(Entries with model source code)
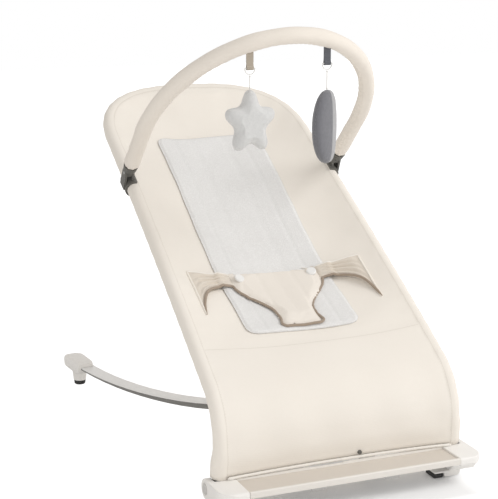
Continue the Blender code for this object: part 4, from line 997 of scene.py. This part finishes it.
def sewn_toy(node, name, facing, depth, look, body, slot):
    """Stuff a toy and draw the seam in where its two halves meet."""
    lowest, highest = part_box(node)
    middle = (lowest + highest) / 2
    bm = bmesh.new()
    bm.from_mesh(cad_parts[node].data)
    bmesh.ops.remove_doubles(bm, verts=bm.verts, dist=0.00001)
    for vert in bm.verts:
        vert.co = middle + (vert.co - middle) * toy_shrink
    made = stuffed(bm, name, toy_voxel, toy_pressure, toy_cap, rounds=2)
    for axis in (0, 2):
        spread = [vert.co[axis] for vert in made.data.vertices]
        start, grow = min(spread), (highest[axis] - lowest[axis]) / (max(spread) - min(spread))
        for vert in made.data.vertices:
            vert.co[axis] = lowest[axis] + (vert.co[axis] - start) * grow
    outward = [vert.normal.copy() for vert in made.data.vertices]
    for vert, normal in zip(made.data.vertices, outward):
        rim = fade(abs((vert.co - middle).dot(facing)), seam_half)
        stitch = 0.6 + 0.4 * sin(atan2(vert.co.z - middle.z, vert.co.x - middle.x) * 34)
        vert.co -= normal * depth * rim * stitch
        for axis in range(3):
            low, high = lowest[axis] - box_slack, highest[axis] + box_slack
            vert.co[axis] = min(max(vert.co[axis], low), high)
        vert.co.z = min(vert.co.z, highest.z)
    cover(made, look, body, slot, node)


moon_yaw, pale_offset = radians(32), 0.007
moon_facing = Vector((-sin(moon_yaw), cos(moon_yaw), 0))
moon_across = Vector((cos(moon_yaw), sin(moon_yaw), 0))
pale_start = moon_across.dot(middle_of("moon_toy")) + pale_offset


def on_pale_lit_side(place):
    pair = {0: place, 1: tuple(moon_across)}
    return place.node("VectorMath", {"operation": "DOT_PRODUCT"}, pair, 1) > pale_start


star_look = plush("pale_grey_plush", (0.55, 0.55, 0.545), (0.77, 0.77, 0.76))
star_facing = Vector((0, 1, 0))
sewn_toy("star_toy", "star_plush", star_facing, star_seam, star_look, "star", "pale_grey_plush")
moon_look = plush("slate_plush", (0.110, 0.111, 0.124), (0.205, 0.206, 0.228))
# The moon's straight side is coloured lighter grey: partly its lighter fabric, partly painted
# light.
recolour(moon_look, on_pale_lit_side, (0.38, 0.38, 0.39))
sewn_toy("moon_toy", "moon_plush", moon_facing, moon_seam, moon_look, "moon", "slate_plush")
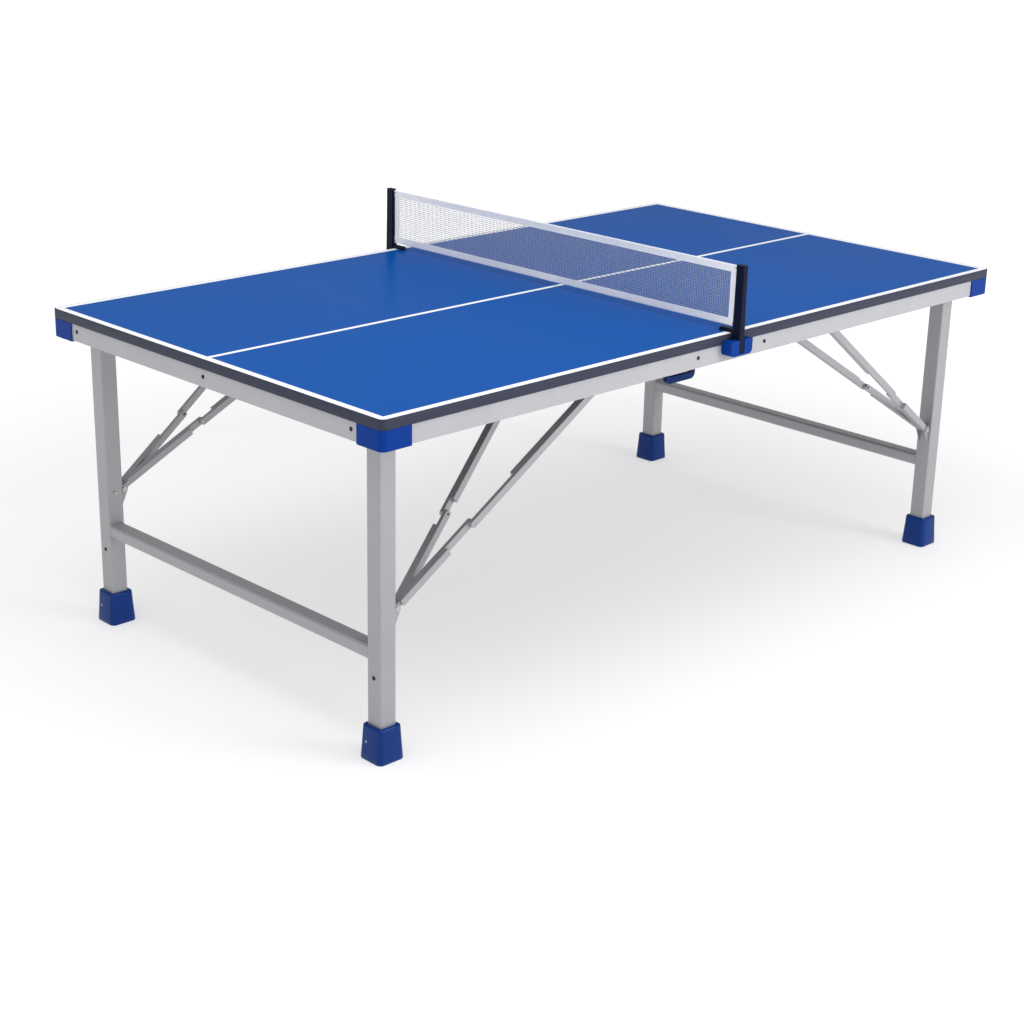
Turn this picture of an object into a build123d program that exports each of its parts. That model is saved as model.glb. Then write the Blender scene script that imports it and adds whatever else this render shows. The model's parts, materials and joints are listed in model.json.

* **WORK REQUIRED**:
Please quote every record above exactly as it appears.

* **COMPLETE RESPONSE**:
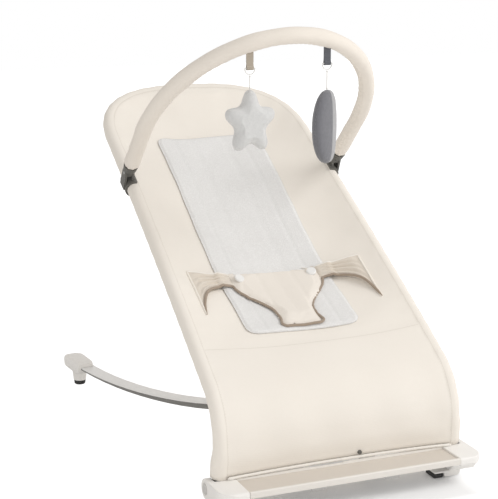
Continue the Blender code for this object: part 4, from line 997 of scene.py. This part finishes it.
def sewn_toy(node, name, facing, depth, look, body, slot):
    """Stuff a toy and draw the seam in where its two halves meet."""
    lowest, highest = part_box(node)
    middle = (lowest + highest) / 2
    bm = bmesh.new()
    bm.from_mesh(cad_parts[node].data)
    bmesh.ops.remove_doubles(bm, verts=bm.verts, dist=0.00001)
    for vert in bm.verts:
        vert.co = middle + (vert.co - middle) * toy_shrink
    made = stuffed(bm, name, toy_voxel, toy_pressure, toy_cap, rounds=2)
    for axis in (0, 2):
        spread = [vert.co[axis] for vert in made.data.vertices]
        start, grow = min(spread), (highest[axis] - lowest[axis]) / (max(spread) - min(spread))
        for vert in made.data.vertices:
            vert.co[axis] = lowest[axis] + (vert.co[axis] - start) * grow
    outward = [vert.normal.copy() for vert in made.data.vertices]
    for vert, normal in zip(made.data.vertices, outward):
        rim = fade(abs((vert.co - middle).dot(facing)), seam_half)
        stitch = 0.6 + 0.4 * sin(atan2(vert.co.z - middle.z, vert.co.x - middle.x) * 34)
        vert.co -= normal * depth * rim * stitch
        for axis in range(3):
            low, high = lowest[axis] - box_slack, highest[axis] + box_slack
            vert.co[axis] = min(max(vert.co[axis], low), high)
        vert.co.z = min(vert.co.z, highest.z)
    cover(made, look, body, slot, node)


moon_yaw, pale_offset = radians(32), 0.007
moon_facing = Vector((-sin(moon_yaw), cos(moon_yaw), 0))
moon_across = Vector((cos(moon_yaw), sin(moon_yaw), 0))
pale_start = moon_across.dot(middle_of("moon_toy")) + pale_offset


def on_pale_lit_side(place):
    pair = {0: place, 1: tuple(moon_across)}
    return place.node("VectorMath", {"operation": "DOT_PRODUCT"}, pair, 1) > pale_start


star_look = plush("pale_grey_plush", (0.55, 0.55, 0.545), (0.77, 0.77, 0.76))
star_facing = Vector((0, 1, 0))
sewn_toy("star_toy", "star_plush", star_facing, star_seam, star_look, "star", "pale_grey_plush")
moon_look = plush("slate_plush", (0.110, 0.111, 0.124), (0.205, 0.206, 0.228))
# The moon's straight side is coloured lighter grey: partly its lighter fabric, partly painted
# light.
recolour(moon_look, on_pale_lit_side, (0.38, 0.38, 0.39))
sewn_toy("moon_toy", "moon_plush", moon_facing, moon_seam, moon_look, "moon", "slate_plush")
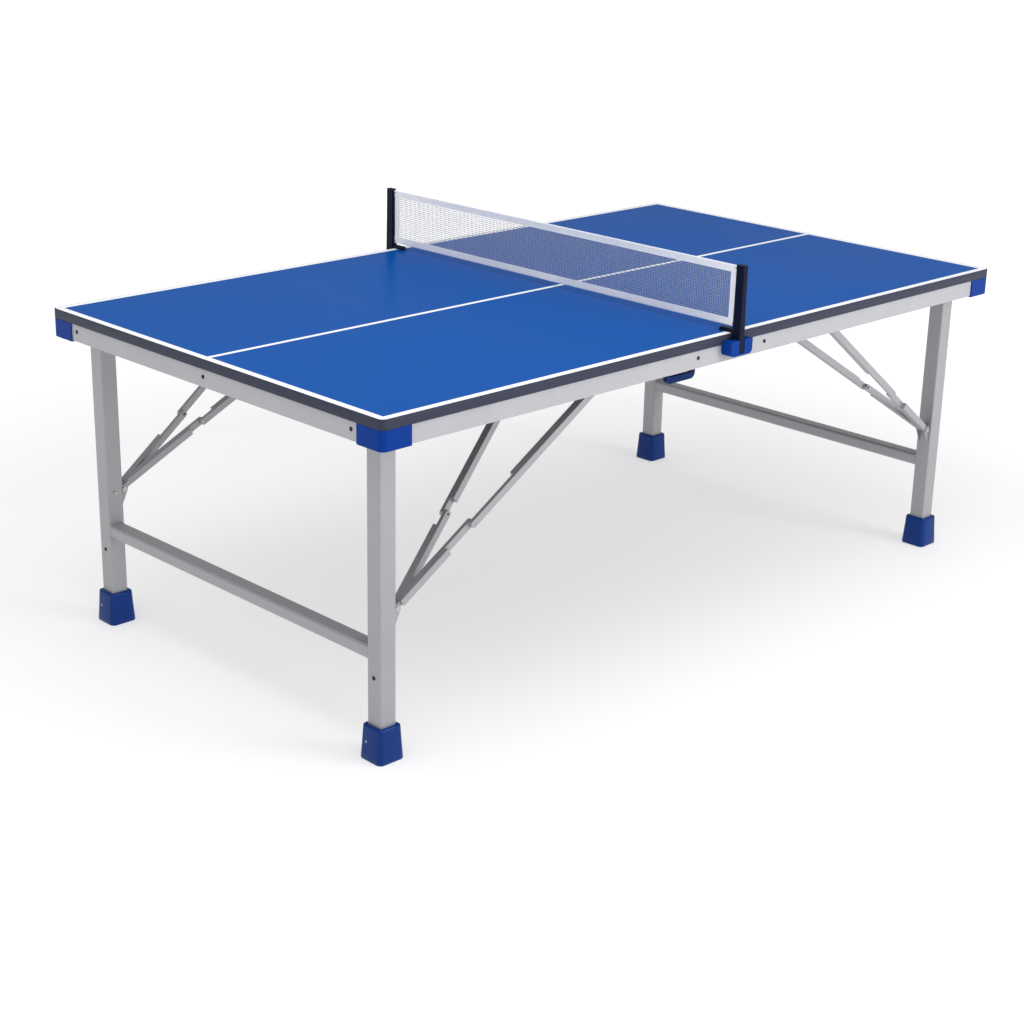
Turn this picture of an object into a build123d program that exports each of its parts. That model is saved as model.glb. Then write the Blender scene script that imports it and adds whatever else this render shows. The model's parts, materials and joints are listed in model.json.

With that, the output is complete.